Thursday, October 4, 2012

Goals...

 My goals not met



  Today is the day that I was trying to be another pant size down and it didn't happen....even with the extra effort of exercising.  At first I was a little down because, even with the hard work and staying consistent on my diet plan and exercising...my hard work should have paid off.

 I was gently reminded that I need to hold my head up...maybe God had another goal in His plan set for me than my size reduction....maybe it was a size increase.  The increase was the size of my faith in God.   I had given Him this project of reconstructing His temple in me.  I am elated with His progress in me.

  I first was feeling the pang of discouragement by hitting a plateau in my weight loss; which is lasting way too long for me. I kept seeing that I have 30 more pounds I would like to lose.  What I didn't see was all the positives going in this process.  I didn't gain any weight back and I realized that I wasn't failing at weight loss...I was winning the battle of not throwing in the towel.  I really do not like to exercise, but the videos I have moving along with at Peak313.com has really been fun...and  I have been able to stick with it for 4 weeks so far (1 more week to go for the challenge.)   That is another win!  I feel so much better physically and mentally,  that is the bonus prize in my book.  
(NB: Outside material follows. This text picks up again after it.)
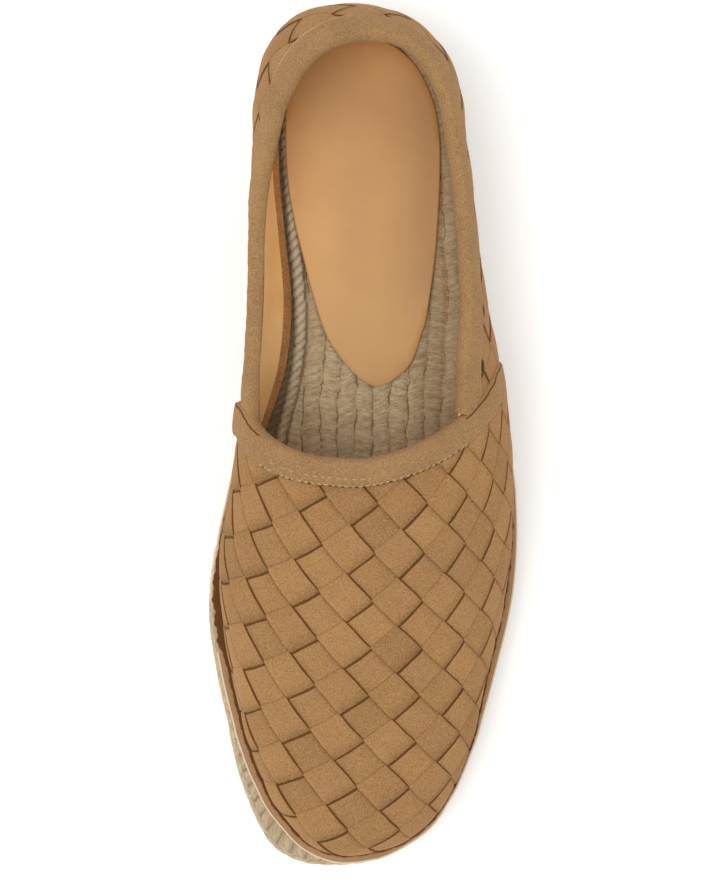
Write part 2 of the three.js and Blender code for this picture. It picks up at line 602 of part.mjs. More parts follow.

 God is doing a magnificent work in me, and I was only focused on what hasn't been happening.  This is a serious WOW GOD! moment for me.  I am my own worst enemy.  

  I try to always remember that it is in God's time and not mine....but I struggle with this when I want something too much.  I am so blessed that I have God living within me.  I get these loving reminders if I be still and listen.  He has put some wonderful cheerleaders in my path, some that were so unexpected but very much cherished.  

 I got on the scale this morning and I am so happy to report that the scale has shown me 4 pounds down since last Friday....God is so good!  I have an official weight in this afternoon.   Hopefully, after I get back from my trip I will have a couple of before (July 17) and after ( 8 weeks) pictures to post to show His wonderful physical rebuilding.  I can't wait to see the finished product.

 The hardest thing, so far, has been the scripture memorization.  Last weeks verse " For everything in the world- the cravings of a sinful man, the lust of his eyes and the boasting of what he has and does- comes not from the Father but the world. 1 John 2:16; still is giving me problems.  I can memorize it, recite it...but it doesn't want to stay....I do believe I should make this my verse of the year....to make it be part of me.  I am so convicted by this verse.   

  
  Father, thank You for you loving reminders.  Thank you for revealing Your answer to my prayers.  You have Your reasons for my struggle as I learn from these challenges.  I know you care about my physical condition, buy it is my heart condition You seem to be focusing on now.   I love knowing that Your plan is perfect. I pray that I adopt Your plan and my plan and continue to honor you with all I do.   Please bless all those that read this, as they are struggling too. 



  UPDATE FROM TODAY'S WEIGHT IN:  I have lost at total of 24 pounds and 33.1/2 inches since July 17th, 2012.   One more pound and I will be half way to my goal.


1 comment:

  1. I found your blog through peak313 and am looking forward to following your journey. What a great post, I too, often want things to happen in my timing and only focus on what's not happening instead of what God is doing in my life. What a great reminder that He is in control! Congrats on you weight loss!